When you read the lesson instruction, bring it before the Lord and ask that He might inhabit your words before the children, before the others in the school, before the parents. Trust Him. He will give you the right words.
He will give you what they need to hear. It is His voice they need to hear.
They stand and then fall because there is not a one to stand by them. They are alone. Be their friend.
This is a part of the message that you may have to give.
Much of this is what I felt God would have had me say to the teachers of ETTAA. Some of this message was given but I was relying on the Holy Spirit to guide and lead me in the words I brought to this conference. Some of these words the Holy Spirit guided me to speak – others He left for me to use another time.
At the end of the session we had become better friends and I trust that the Lord’s word reached those for whom it was intended.
It was a wonderful opportunity to address the conference in the name of ACT. Another time we can support and encourage them some more. For now it was enough just to be there and feel their excitement at becoming a new and fully fledged organisation.
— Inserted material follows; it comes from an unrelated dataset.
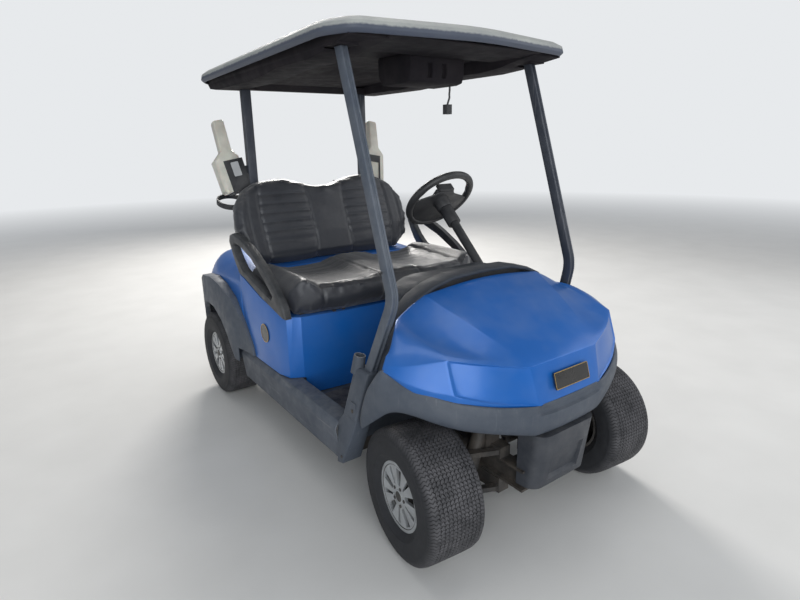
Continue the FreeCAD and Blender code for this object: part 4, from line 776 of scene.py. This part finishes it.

It is hoped that the new executive committee of ETTAA will take advantage of ACT’s offer of help, and will communicate some of their needs to ACT through the application form I left with them. There will be many times when planning will be difficult, especially if they have to use their own money to get together. They are living considerable distances away from one another. Even communicating via text and mobile telephone will be a challenge. They also need to consider how they are going to continue meeting. Will they be able to afford the cost of running regional and national conferences? It is my hope that this young organisation will look to ACT as a friend they can turn to for advice and support. First in prayer, then also in material support that will enable them to carry out their calling. It was good to get to know some of them on this occasion. I pray that it will be the way both remember the start of a fruitful relationship.